» Problem to work on
Keep only the lines of the listing that include the word "before", and copy them.

(Entries with model source code)
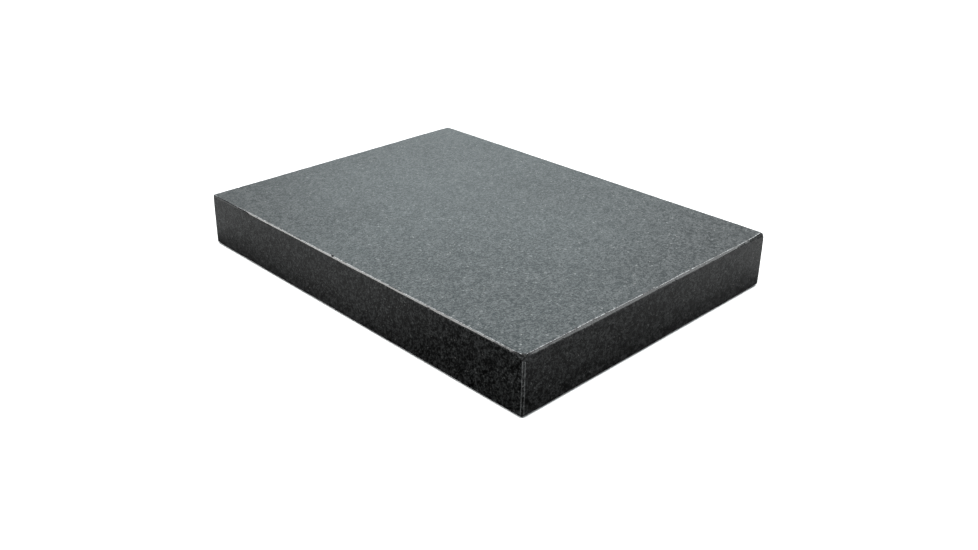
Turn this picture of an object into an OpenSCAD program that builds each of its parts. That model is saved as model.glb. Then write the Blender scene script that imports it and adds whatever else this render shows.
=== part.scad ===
// Granite working slab for leather tooling: one sawn, lapped and bevelled block of dark stone.
// It lies flat on a bench. The origin is at the centre of the underside, +X runs along the
// long side, +Y along the short side, and +Z points up to the working face.

/* [Slab] */
// Length of the slab, along X
slab_length = 304.8; // [200:0.1:450]
// Width of the slab, along Y
slab_width = 228.6; // [150:0.1:350]
// Thickness of the slab, from underside to working face
slab_thickness = 38.1; // [20:0.1:80]

/* [Bevels] */
// Bevel on the two long edges of the working face, measured along each face
top_long_bevel = 1; // [0.4:0.1:4]
// Bevel on the two short edges of the working face
top_short_bevel = 1.4; // [0.4:0.1:4]
// Bevel on the four upright corner edges
corner_bevel = 1; // [0.4:0.1:4]
// Bevel on the four edges of the underside
bottom_bevel = 1.2; // [0.4:0.1:4]

/* [Hidden] */
// Dark grey stone
stone_colour = [0.24, 0.25, 0.25];
// How far a cutting profile runs past the block at each end
overrun = 1;

// The block seen along one horizontal axis: a rectangle on the ground line whose two upper
// and two lower corners are cut at 45 degrees.
module bevelled_elevation(width, height, top_bevel, base_bevel) {
  half = width / 2;
  polygon([
    [-half + base_bevel, 0],
    [half - base_bevel, 0],
    [half, base_bevel],
    [half, height - top_bevel],
    [half - top_bevel, height],
    [-half + top_bevel, height],
    [-half, height - top_bevel],
    [-half, base_bevel]
  ]);
}

// The block seen from above: a rectangle about the origin with its four corners cut.
module bevelled_plan(length, width, bevel) {
  x = length / 2;
  y = width / 2;
  polygon([
    [-x + bevel, -y],
    [x - bevel, -y],
    [x, -y + bevel],
    [x, y - bevel],
    [x - bevel, y],
    [-x + bevel, y],
    [-x, y - bevel],
    [-x, -y + bevel]
  ]);
}

// End elevation, drawn across Y and Z and run along X: it bevels the long edges.
module run_along_length() {
  rotate([90, 0, 90])
    linear_extrude(slab_length + 2 * overrun, center = true)
      bevelled_elevation(slab_width, slab_thickness, top_long_bevel, bottom_bevel);
}

// Front elevation, drawn across X and Z and run along Y: it bevels the short edges.
module run_along_width() {
  rotate([90, 0, 0])
    linear_extrude(slab_width + 2 * overrun, center = true)
      bevelled_elevation(slab_length, slab_thickness, top_short_bevel, bottom_bevel);
}

// Plan, run upwards: it bevels the upright corners.
module run_upwards() {
  translate([0, 0, -overrun])
    linear_extrude(slab_thickness + 2 * overrun)
      bevelled_plan(slab_length, slab_width, corner_bevel);
}

// The whole slab is what the three bevelled outlines have in common.
module granite_slab() {
  color(stone_colour)
    intersection() {
      run_along_length();
      run_along_width();
      run_upwards();
    }
}

granite_slab();
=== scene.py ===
"""Looks of a granite tooling slab: its finished mesh, its stone, the studio and the camera.

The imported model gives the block's size and place. Everything here is in metres, in that frame.
"""

import math
from collections import namedtuple

import bpy
import numpy as np
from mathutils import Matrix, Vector
from mathutils.geometry import delaunay_2d_cdt


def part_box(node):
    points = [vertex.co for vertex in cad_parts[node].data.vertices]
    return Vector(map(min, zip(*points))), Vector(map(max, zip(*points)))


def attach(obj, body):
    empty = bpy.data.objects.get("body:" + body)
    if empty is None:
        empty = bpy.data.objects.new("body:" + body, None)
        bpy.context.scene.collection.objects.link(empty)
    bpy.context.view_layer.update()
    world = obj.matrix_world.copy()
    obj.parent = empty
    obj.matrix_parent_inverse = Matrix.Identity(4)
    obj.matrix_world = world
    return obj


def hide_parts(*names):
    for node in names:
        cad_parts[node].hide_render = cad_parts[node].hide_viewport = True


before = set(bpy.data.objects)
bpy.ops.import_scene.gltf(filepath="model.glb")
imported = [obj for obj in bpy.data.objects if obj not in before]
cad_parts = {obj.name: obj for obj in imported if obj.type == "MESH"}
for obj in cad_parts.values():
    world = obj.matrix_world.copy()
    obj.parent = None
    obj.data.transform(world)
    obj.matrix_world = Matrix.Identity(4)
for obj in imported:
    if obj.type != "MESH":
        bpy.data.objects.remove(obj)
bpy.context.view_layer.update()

MM = 0.001
NODE = "granite_slab"
LOW, HIGH = (np.array(corner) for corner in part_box(NODE))
SIZE = HIGH - LOW
CENTRE = (LOW + HIGH) / 2
# One stream of random numbers for the grinding and the chips, and one for the pale edge strips of wear
# and painted highlight, and the flares
rng = np.random.default_rng(12)
wear_highlight_and_flare_rng = np.random.default_rng(2137)

# ---------------------------------------------------------------- the bevels
# A box edge is named by the two faces that meet in it. A face is (axis, side): side 0 is the
# low end of that axis and 1 the high end. Each bevel has one leg on each of its two faces.
X, Y, Z = 0, 1, 2
FACES = [(axis, side) for axis in (X, Y, Z) for side in (0, 1)]
FRONT_TOP = ((Y, 0), (Z, 1))
RIGHT_TOP = ((X, 1), (Z, 1))
TOP_LONG_LEG = 1.0 * MM
TOP_SHORT_LEG = 1.4 * MM
CORNER_LEG = 1.0 * MM
BOTTOM_LEG = 1.2 * MM
# The blow on the front upper corner: its reach along the two top edges, and down the sharp corner
KNOCK_LEG = 4.5 * MM
KNOCK_DROP = 4.2 * MM
# A bevel widens towards each end by a share of its leg, up to this one, over about this length
FLARE = 0.6
FLARE_LENGTH = 7 * MM
# The right bevel of the working face widens by this share at its far end
BROAD_END = 1.0
# The front bevel of the working face is steep at its left end: its leg on that face is this share
# of the full leg as far as the first of two distances from the end, and full from the second
STEEP_SHARE = 0.4
STEEP_END = (34 * MM, 50 * MM)
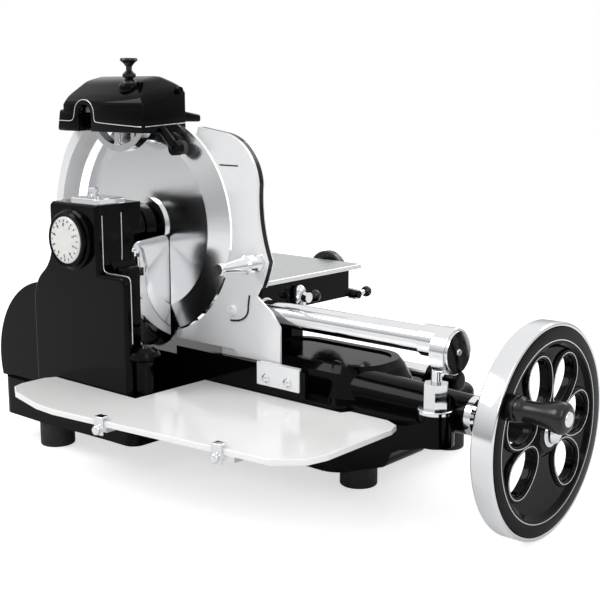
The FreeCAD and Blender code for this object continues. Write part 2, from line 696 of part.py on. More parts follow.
# ================================================================ column and gear case
def case_outline(y):
    """Outline of the gear case behind the column's front, in the plane at depth y."""
    gx = CASE_ROUND_X
    gz = CASE_ROUND_Z
    blend_x = COLUMN_LEFT_X - CASE_BLEND_R
    reach = GEAR_CASE_R + CASE_BLEND_R
    blend_z = gz + math.sqrt(reach * reach - (blend_x - gx) ** 2)
    touch = angle_between(gx, gz, blend_x, blend_z)
    foot_angle = 180.0 + math.degrees(math.asin((gz - COLUMN_FOOT_Z) / GEAR_CASE_R))
    start = V(CASE_RIGHT_X, y, COLUMN_FOOT_Z)
    shoulder = V(CASE_RIGHT_X, y, SHOULDER_Z)
    inner = V(COLUMN_RIGHT_X, y, SHOULDER_Z + SHOULDER_R)
    top_right = V(COLUMN_RIGHT_X, y, COLUMN_TOP_Z)
    top_left = V(COLUMN_LEFT_X, y, COLUMN_TOP_Z)
    blend_top = V(COLUMN_LEFT_X, y, blend_z)
    blend_low = on_circle(gx, y, gz, GEAR_CASE_R, touch)
    case_foot = on_circle(gx, y, gz, GEAR_CASE_R, foot_angle)
    blend_middle = on_circle(blend_x, y, blend_z, CASE_BLEND_R, (touch - 180.0) / 2.0)
    case_middle = on_circle(gx, y, gz, GEAR_CASE_R, (touch + foot_angle) / 2.0)
    edges = [line(start, shoulder), line(shoulder, inner), line(inner, top_right),
             line(top_right, top_left), line(top_left, blend_top),
             arc(blend_top, blend_middle, blend_low), arc(blend_low, case_middle, case_foot),
             line(case_foot, start)]
    return Part.Face(Part.Wire(edges))


def front_outline(y):
    """Outline of the raised front of the column, its left side an S curve."""
    middle_x = (COLUMN_LEFT_X + COLUMN_FOOT_LEFT_X) / 2.0
    middle_z = (FRONT_CURVE_TOP_Z + FRONT_CURVE_LOW_Z) / 2.0
    r = SHOULDER_R
    k = r * (1.0 - math.sqrt(0.5))
    c = FRONT_CORNER_R
    j = c * (1.0 - math.sqrt(0.5))
    corner_low = V(COLUMN_LEFT_X, y, COLUMN_TOP_Z - c)
    points = [V(SHOULDER_RIGHT_X, y, COLUMN_FOOT_Z), V(SHOULDER_RIGHT_X, y, SHOULDER_Z - r),
              V(SHOULDER_RIGHT_X - r, y, SHOULDER_Z), V(COLUMN_RIGHT_X, y, SHOULDER_Z),
              V(COLUMN_RIGHT_X, y, COLUMN_TOP_Z), V(COLUMN_LEFT_X + c, y, COLUMN_TOP_Z),
              V(COLUMN_LEFT_X, y, FRONT_CURVE_TOP_Z), V(middle_x, y, middle_z),
              V(COLUMN_FOOT_LEFT_X, y, FRONT_CURVE_LOW_Z), V(COLUMN_FOOT_LEFT_X, y, COLUMN_FOOT_Z)]
    upper = V(COLUMN_LEFT_X - 4.5, y, (FRONT_CURVE_TOP_Z + middle_z) / 2.0)
    lower = V(COLUMN_FOOT_LEFT_X + 4.5, y, (FRONT_CURVE_LOW_Z + middle_z) / 2.0)
    edges = [line(points[0], points[1]),
             arc(points[1], V(SHOULDER_RIGHT_X - k, y, SHOULDER_Z - k), points[2]),
             line(points[2], points[3]), line(points[3], points[4]), line(points[4], points[5]),
             arc(points[5], V(COLUMN_LEFT_X + j, y, COLUMN_TOP_Z - j), corner_low),
             line(corner_low, points[6]), arc(points[6], upper, points[7]),
             arc(points[7], lower, points[8]), line(points[8], points[9]), line(points[9], points[0])]
    return Part.Face(Part.Wire(edges))


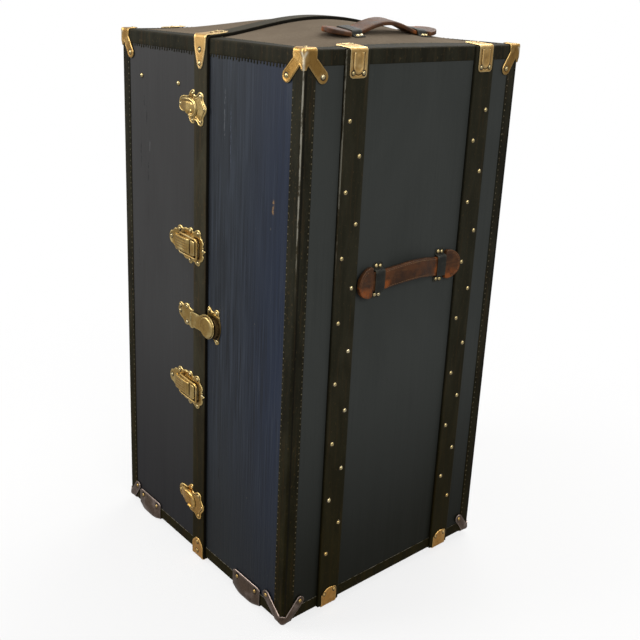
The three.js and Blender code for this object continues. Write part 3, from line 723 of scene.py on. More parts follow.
def fibre(name, base, dark, light, rough=0.5, low=1.0, brown=0.25):
    """Vulcanised fibre: dark, slightly mottled, rubbed pale at its bends with painted highlight there, and darkened by
    dirt and painted shade in its hollows.
    """
    n = Net(name)
    o = n.obj
    mott = n.noise(n.scale(o, (34, 34, 9)), 1.0, 5, 0.65, 0.4)
    fine = n.noise(o, 420, 4, 0.6)
    run = n.noise(n.scale(o, (170, 170, 7)), 1.0, 3, 0.6)
    col = n.mix(n.step(mott, 0.35, 0.7), dark, base)
    col = n.mix(n.mul(n.step(run, 0.5, 0.75), brown), col, n.mix(0.4, base, lin(88, 62, 34)))
    speck = n.noise(n.scale(o, (260, 260, 150), (3, 3, 6)), 1.0, 3, 0.7)
    col = n.mix(n.mul(n.step(speck, 0.6, 0.7), 1.1 * brown), col, lin(92, 76, 50))
    # darker and warmer towards the bottom
    if low < 1:
        z = n.xyz()[2]
        warm = n.mix(1.0, col, (low, low * 0.85, low * 0.3), "MULTIPLY")
        col = n.mix(n.step(n.add(z, n.mul(mott, 0.16)), 0.74, 0.12), col, warm)
    chip = n.noise(n.scale(o, (120, 120, 24), (4, 7, 1)), 1.0, 5, 0.7)
    worn = n.attr("worn")
    w = n.mul(n.step(worn, 0.25, 0.75), n.step(n.add(chip, n.mul(worn, 0.14)), 0.5, 0.62))
    # pale on bends and marked edges: wear with painted highlight
    col = n.mix(n.mul(n.step(worn, 0.1, 0.6), 0.4), col, lin(78, 68, 48))
    col = n.mix(n.mul(w, 0.9), col, light)
    # near-black where the dark values are set: dirt with painted shade and painted shadow
    col = n.mix(n.mul(n.attr("dirt"), 0.9), col, lin(10, 9, 7))
    bmp = n.bump(n.add(n.mul(fine, 0.4), mott), 0.35, 0.0006)
    ro = n.add(n.mul(mott, 0.25), rough - 0.12)
    return n.finish(col, ro, 0.0, bmp, 0.05)


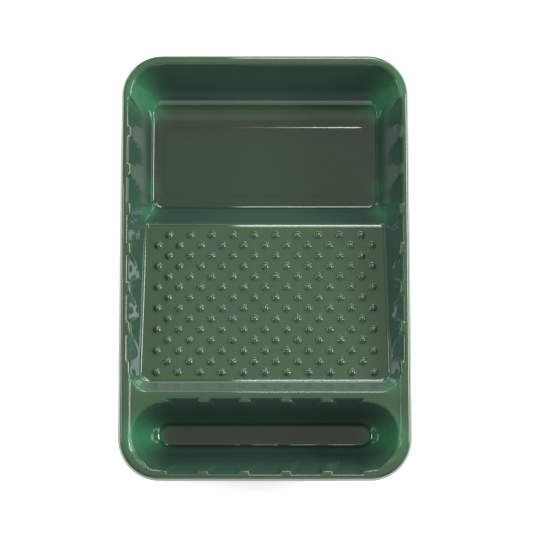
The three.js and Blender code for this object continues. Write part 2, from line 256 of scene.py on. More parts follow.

» Response to the task
before = set(bpy.data.objects)
imported = [obj for obj in bpy.data.objects if obj not in before]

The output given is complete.